Случалось ли вам видеть споткнувшуюся кошку? Мне – да. Зацепившись за что-то, она оступилась, отчего не смогла толком добежать куда хотела. Кошка сконфузилась и даже оглянулась – не заметил ли, не дай Бог, кто-нибудь.
А мы – и увальни, и тюфяки, и косолапые, и косопузые, и слышим не ухом, а брюхом. Заставь нас Богу молиться, мы лоб расшибем, и руки у нас крюки, и растут из всем известного места, причем левая не знает, что делает правая, меж тем как любая животина ставит заднюю конечность точно в след передней, то есть задняя нога у нее всегда знает, что делает передняя. Разве что африканцы да еще аборигены сумчатого континента, дольше прочих застрявшие в каменном веке, сохранили биологическую память, но и то не так чтобы очень.
Куда нам до журавлиных танцев и тетеревиных токов – наши ухаживательные церемонии жалки и несуразны. Распускание рук и хватательный напор вульгарны. Мы стесняемся этого и, неуклюже высвобождаясь из одежд, со стыда выключаем свет. Стриптиз проблему не решает. А коллоквиумы насчет эротики и порнографии? Знает ли подобную чушь природа?
И все же в подсознании ущербного homo sapiens кое-что брезжит. Его интригуют полеты во сне и наяву, сомнамбулические прогулки по карнизам и "лунный шаг" Майкла Джексона.
Невесть с чего человек от начала времен самозабвенно предается танцу. Зачем бы, казалось, эти бессмысленные телодвижения? А вот зачем. Нас приваживает их изоморфность и одинаковость. Одинаково вальсируем, одинаково изображаем охоту на мамонта, одинаково движемся в чеченском боевом круговращении. Танец – это греза об утраченной пластике, попытка нашарить видовую стать, повадку и поступь.

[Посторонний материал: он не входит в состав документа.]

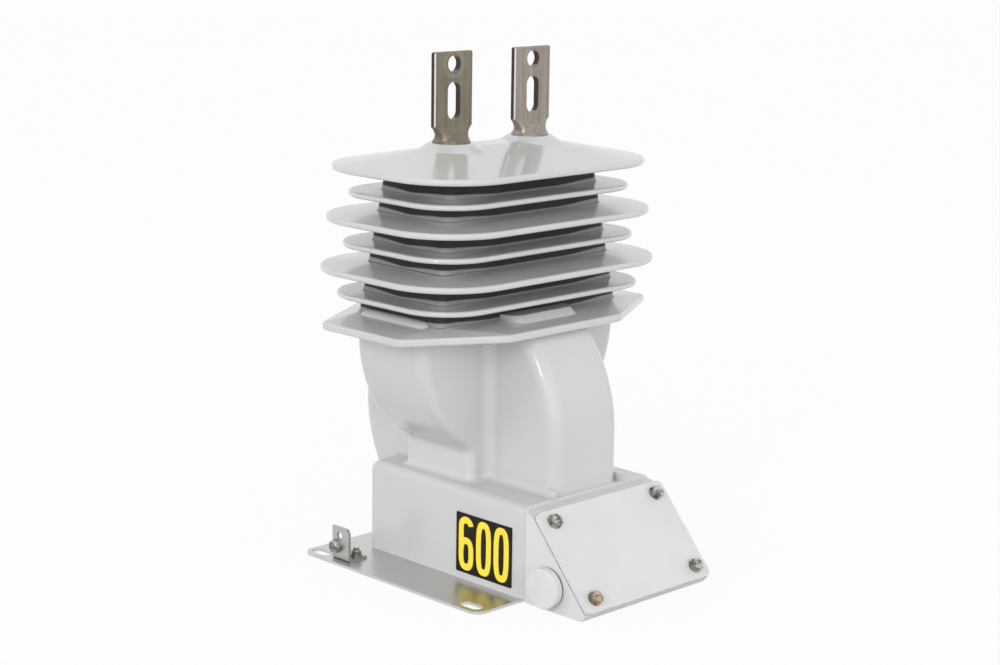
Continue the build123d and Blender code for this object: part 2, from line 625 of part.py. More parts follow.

И танцуя этак, мы невесть как измыслили параллельное природе совершенство, кодифицировав при Людовиках классический балет – умозрительную апологию движения, систему жестов и поз, сколь надуманную, столь и прекрасную. С единственно возможной пластической логикой, с пятью неукоснительными аксиомами – позициями, позволяющими танцовщику вдохновенно стартовать в единственно безупречные па. Но как такое выдумано? А вот так. Как англичане выдумывают собак? Черт их знает!